The right financial advice can be critical in managing investments. The wrong financial advice, on the other hand, can lead a client toward disaster. Since finance can be a complex subject, those who provide advice on it are in a position of trust. Where advisors fail to meet the required standard, they can be held legally accountable.
The Role of Financial Advisors and Client Expectations
Financial advisors exist to help their clients deal with their investments. They’ll help to devise plans for the future, and to assess the risks involved. The advice will be tailored to the needs and goals of the client in question. So, if a client is planning to retire in thirty years, an advisor might help them to build a portfolio that will support that goal.
One of the most important jobs of a financial advisor is to manage expectations. If you’re dispensing advice, and you believe that your client has a distorted view of the facts, or that they are on a path toward an unwise decision, then you have an ethical and legal obligation to say something about it.
Financial advisors can help with the management of inheritance, pensions, mortgages and insurance payments. To do this responsibly means keeping an eye on the risks, managing those risks, and avoiding them altogether.
Investment Mismanagement Defined
Investment mismanagement occurs when a person uses the money in an investment portfolio for purposes other than the benefit of the client. This might include outright stealing, or it might be used to perpetrate fraud, or any number of other crimes.
Not all financial advisors are competent. A minority are actively malicious. They’re all human beings, and prone to the occasional lapse in judgement. So, how do we distinguish mere error from actual wrongdoing?
If you have a trust agreement with someone, then you’re giving them the power to manage the money. This involves the signing of a contract. Here is where independent legal advice can be worthwhile. Read the agreement closely and establish how much freedom you are handing over.
The Financial Consequences of Investment Mismanagement
If your investments are not properly managed, then you stand to lose out financially. You may lose the capital you’ve invested, or enjoy less in the way of returns. Your financial goals, in the long term, might be pushed backwards.
Regulatory Oversight & Legal Recourse for Affected Clients
In the UK, the Financial Conduct Authority governs independent financial advisors.
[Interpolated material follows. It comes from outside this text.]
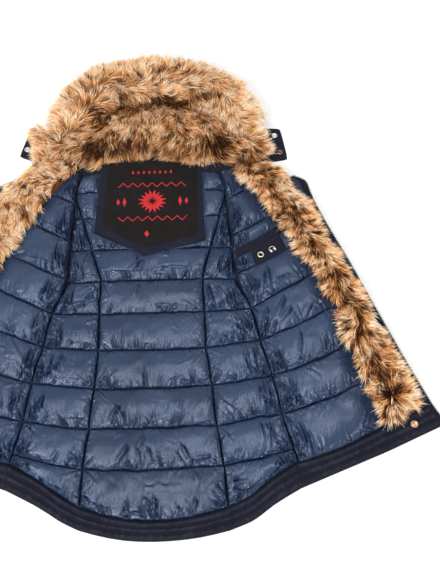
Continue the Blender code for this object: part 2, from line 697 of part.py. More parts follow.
def hem_snap(side):
    """Cap of the snap fastener at a lower front corner, on the hem facing."""
    low = SHELL + GAP + max(HEM_STEPS) + GAP
    snap(f"hem_snap_{SIDES[side]}", np.array(HEM_SNAP) * np.array([side, 1.0]), low, "snap_copper")


def main():
    clear_scene()
    plate("back_shell", back_shell_outline(), 0.0, SHELL, "shell_navy")
    back_lining_centre()
    neck_facing()
    hem_facing_back()
    pocket_panel()
    pocket_eyelet()
    hood_shell()
    hood_lining()
    hood_brim()
    for side in SIDES:
        back_lining_side(side)
        front(side)
        hem_facing_front(side)
        zip_side(side)
        fur_strip(side)
        sleeve(side)
        hood_tab(side)
        hem_snap(side)


main()
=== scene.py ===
"""Looks of the fur trimmed parka, laid open flat on its back with the lining up.

Frame: metres, +Z up, X = 0 on the centre back, +Y towards the hood.  The pattern's
tables and all plan coordinates are in millimetres; MM turns them into metres when
a mesh is made.  The right half is tabulated and the left half is its mirror image.

Every surface is a grid of rows (down the garment) and columns (across it), worked
out as whole arrays: a plan, a height for the layer that carries it, and on top the
swell of the quilting, its puckers and its creases.
"""

import bmesh
import bpy
import numpy as np
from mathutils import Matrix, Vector


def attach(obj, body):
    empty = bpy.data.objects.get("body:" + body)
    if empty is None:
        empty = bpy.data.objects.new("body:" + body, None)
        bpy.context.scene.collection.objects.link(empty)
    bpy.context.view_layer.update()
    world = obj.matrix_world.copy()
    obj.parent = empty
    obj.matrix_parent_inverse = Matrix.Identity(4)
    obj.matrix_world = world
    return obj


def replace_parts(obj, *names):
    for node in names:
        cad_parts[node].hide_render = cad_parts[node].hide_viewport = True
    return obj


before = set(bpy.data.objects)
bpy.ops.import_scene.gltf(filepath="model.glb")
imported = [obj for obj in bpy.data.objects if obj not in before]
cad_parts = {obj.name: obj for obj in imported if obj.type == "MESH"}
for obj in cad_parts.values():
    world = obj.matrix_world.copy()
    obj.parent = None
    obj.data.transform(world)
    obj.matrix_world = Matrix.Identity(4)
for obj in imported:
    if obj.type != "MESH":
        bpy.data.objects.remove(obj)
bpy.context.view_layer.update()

MM = 0.001
SIDES = {1: "right", -1: "left"}

# ---- the pattern, in mm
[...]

To operate, you’ll need to pass exams, and follow the rules established by the FCA. The organisation oversees around fifty thousand firms.
If you’re concerned about the quality of service you’ve received, the first step is to contact the firm directly. Firms are obliged to acknowledge complaints within three days, and make a decision on them within eight weeks. If you don’t like the decision you get, then you can escalate for free via the Financial Ombudsman Service, or seek out a solicitor specialising in professional negligence.
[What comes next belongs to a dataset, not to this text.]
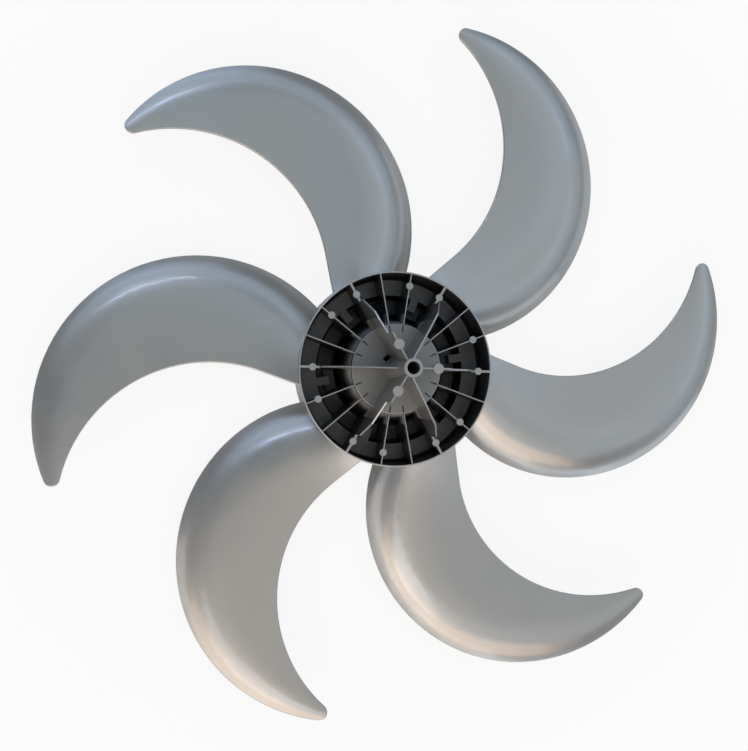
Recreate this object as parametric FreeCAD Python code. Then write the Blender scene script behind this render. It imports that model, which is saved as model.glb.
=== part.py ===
# Axial fan impeller, one injection moulding: a cup-shaped hub, open to the rear (+Z), and six sickle blades.
# Millimetres and degrees. The origin is where the shaft axis meets the plane of the hub's rear rim.
import FreeCAD
import Part
import math
import os
from FreeCAD import Vector

# Shaft bore and the tapered boss round it
bore_diameter = 8.0
boss_height = 55.0
boss_top_wall = 1.85
boss_foot_wall = 3.6

# Hub, a thin shell turned round the axis
hub_diameter = 129.0
wall = 1.0
rim_foot_wall = 2.2
web = 2.2
plateau_radius = 30.0
plateau_round = 1.0
drum_taper = 9.0
trough_depth = 38.0
trough_outer_radius = 48.0
trough_round = 5.0
ledge_depth = 25.0
ledge_inner_radius = 50.4
ledge_round = 3.0
skirt = 3.0
rim_round = 0.4

# Ribs: six that climb from the rim to the boss, and two low ones after each of them
main_rib_at_rim = 1.5
main_rib = 1.0
low_rib = 0.7
first_low_rib_angle = 22.2
second_low_rib_angle = 41.1
outer_step_radius = 50.5
outer_step_height = 11.5
outer_bend_radius = 41.0
outer_bend_height = 29.0
inner_bend_radius = 25.0
inner_bend_height = 34.0
boss_end_height = 39.0
high_rib_height = 50.0

# Ejector pads on the ribs
rim_pad_radius = 55.4
rim_pad_diameter = 4.7
boss_pad_radius = 16.7
boss_pad_diameter = 6.5
pad_stand = 0.3
pad_depth = 4.0

# Tabs in the trough, each a stem from the ledge and a lower cross pad
tab_angle = 11.1
stem_width = 5.5
stem_inner_radius = 42.0
cross_width = 13.6
cross_depth = 31.0
cross_inner_radius = 37.5
cross_outer_radius = 44.4

# Grooves and slot in the plateau
groove_length = 4.5
groove_width = 0.8
groove_depth = 1.2
slot_angle = 134.0
slot_radius = 9.6
slot_length = 3.2
slot_width = 4.2

# Blades: two arcs and a round tip in plan, on a screw surface that falls away towards the trailing edge
blade_count = 6
lead_arc_radius = 95.9
lead_arc_reach = 152.0
lead_arc_angle = 38.5
lead_straight_radius = 88.0
trail_arc_radius = 106.0
trail_arc_reach = 130.5
trail_arc_angle = 15.1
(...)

Preventing Investment Mismanagement
So, how can we avoid these problems in the first place? There are a few sensible strategies. Research the firms you work with. Select an advisor you trust, and keep the lines of communication open. Make sure that you clearly articulate your goals, and that you understand the advice you’re being given. If you get a bad vibe from your advisor, it’s usually best to trust your instinct and seek another advisor.